Since \(u^*_1< u^*_2\), we see from (6.15) that \(u^*_2< u^*_3\). Then, we have

$$\begin{aligned} 0>{{\tilde{f}}}_2>{{\tilde{f}}}_1\;\;\text {and}\;\;k_2\le u^*_1< u^*_2< u^*_3, \end{aligned}$$

(6.16)

which yields

$$\begin{aligned} -\displaystyle \frac{{{\tilde{f}}}_2}{u^*_3}<-\displaystyle \frac{{{\tilde{f}}}_1}{u^*_1}. \end{aligned}$$

(6.17)

This, together with (6.16), (6.10a) and (6.10b), implies that

$$\begin{aligned} r_1\left( 1-\frac{u^*_1}{k_1}\right) =-\displaystyle \frac{{{\tilde{f}}}_1}{u^*_1}>-\displaystyle \frac{{{\tilde{f}}}_2}{u^*_3}=\displaystyle \frac{r_3}{k_3}\left( u^*_3-k_3\right) >\displaystyle \frac{r_3}{k_3}\left( k_2-k_3\right) , \end{aligned}$$

which contradicts (6.14).
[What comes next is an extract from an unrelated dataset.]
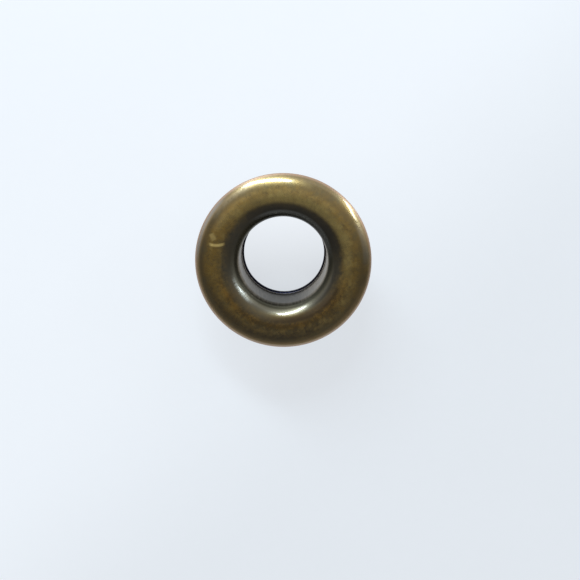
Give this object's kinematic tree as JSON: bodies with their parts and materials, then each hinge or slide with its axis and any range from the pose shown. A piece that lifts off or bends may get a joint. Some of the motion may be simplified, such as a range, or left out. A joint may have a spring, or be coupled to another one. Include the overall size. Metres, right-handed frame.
{
  "type": "eyelet",
  "caption": "Press eyelet of thin drawn brass: a straight barrel that rolls out into a hollow crowned flange with a turned-down lip, to line a punched hole.",
  "frame": {"origin": "centre of the barrel's end, on the eyelet's axis, where the end rests", "axes": "+Z along the axis from the barrel's end to the crown; the eyelet is round, so X and Y are any two directions across it"},
  "size_m": [0.016, 0.016, 0.006],
  "materials": {
    "antique_brass": "antiqued brass: rubbed golden brown on the crown, left nearly black in the throat, the barrel and the hollow underside"
  },
  "bodies": {
    "root": {"eyelet": "antique_brass"}
  },
  "joints": []
}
Therefore, \(q_0>{\underline{q}}\) for case (A3).

(iv) We first show that

$$\begin{aligned} r_1\left( 1-\frac{u_1^*}{k_1}\right) <{{\overline{q}}}, \end{aligned}$$

(6.18)

and the proof is divided into three cases:

$$\begin{aligned} (\textrm{B1})\;\;u^*_1> k_2,\;\;(\textrm{B2})\;\;u_1^*\le u_2^*,\;\;(\textrm{B3})\;\; k_2\ge u^*_1> u^*_2. \end{aligned}$$

For case (B1), we have

$$\begin{aligned} r_1\left( 1-\frac{u_1^*}{k_1}\right) <\frac{r_1}{k_1}(k_1-k_2)\le {{\overline{q}}}. \end{aligned}$$

For case (B2), we see from (6.10a) that

$$\begin{aligned} r_1\left( 1-\frac{u_1^*}{k_1}\right) =d_1\left( 1-\frac{u^*_2}{u^*_1}\right) +q_1\le q_1<{{\overline{q}}}. \end{aligned}$$

(6.19)

For case (B3), using similar arguments as the above case (A3), we have

$$\begin{aligned} 0>{{\tilde{f}}}_1>{{\tilde{f}}}_2\;\;\text {and}\;\;k_2\ge u^*_1> u^*_2> u^*_3. \end{aligned}$$

This, combined with (6.10a) and (6.10b), implies that

$$\begin{aligned} r_1\left( 1-\frac{u_1^*}{k_1}\right) =-\frac{{{\tilde{f}}}_1}{u^*_1}<-\frac{{{\tilde{f}}}_2}{u^*_1}<-\frac{{{\tilde{f}}}_2}{u^*_3} =r_3\left( \frac{u_3^*}{k_3}-1\right) <\frac{r_3}{k_3}(k_2-k_3)\le {{\overline{q}}}. \end{aligned}$$

Then, we show that

$$\begin{aligned} r_2\left( 1-\frac{u_2^*}{k_2}\right) <{{\overline{q}}}, \end{aligned}$$

(6.20)

and the proof is also divided into three cases:

$$\begin{aligned} (\textrm{C1})\;\;u^*_2\le u_3^*,\;\;(\textrm{C2})\;\;u_2^*> u_3^*\ge k_2,\;\;(\textrm{C3})\;\; u_2^*> u_3^*\;\;\text {and}\;\;k_2>u_3^*. \end{aligned}$$

For case (C1), we see from (6.13) that

$$\begin{aligned} r_2\left( 1-\frac{u_2^*}{k_2}\right)<q_1<{{\overline{q}}}. \end{aligned}$$

For case (C2), we have

$$\begin{aligned} r_2\left( 1-\frac{u_2^*}{k_2}\right)<0<{{\overline{q}}}. \end{aligned}$$

For case (C3), we see from (6.10) that

$$\begin{aligned} r_2\left( 1-\frac{u_2^*}{k_2}\right) =\frac{{{\tilde{f}}}_1-{{\tilde{f}}}_2}{u^*_2}<-\frac{{{\tilde{f}}}_2}{u^*_2}<-\frac{{{\tilde{f}}}_2}{u^*_3} =\frac{r_3}{k_3}\left( u^*_3-k_3\right) <\frac{r_3}{k_3}\left( k_2-k_3\right) \le {{\overline{q}}}. \end{aligned}$$

By (6.18) and (6.20), we see that (iv) holds. \(\square \)

Remark 6.5

By \({\underline{q}}\le {{\overline{q}}}\) and Lemma 6.4, we see that if \(q_1< {\underline{q}}\), then \(q_1<q_0<{{\overline{q}}}\); if \(q_1> {{\overline{q}}}\), then \({\underline{q}}<q_0<q_1\); and if \({\underline{q}}<q_1<{{\overline{q}}}\), then \({\underline{q}}<q_0<{{\overline{q}}}\).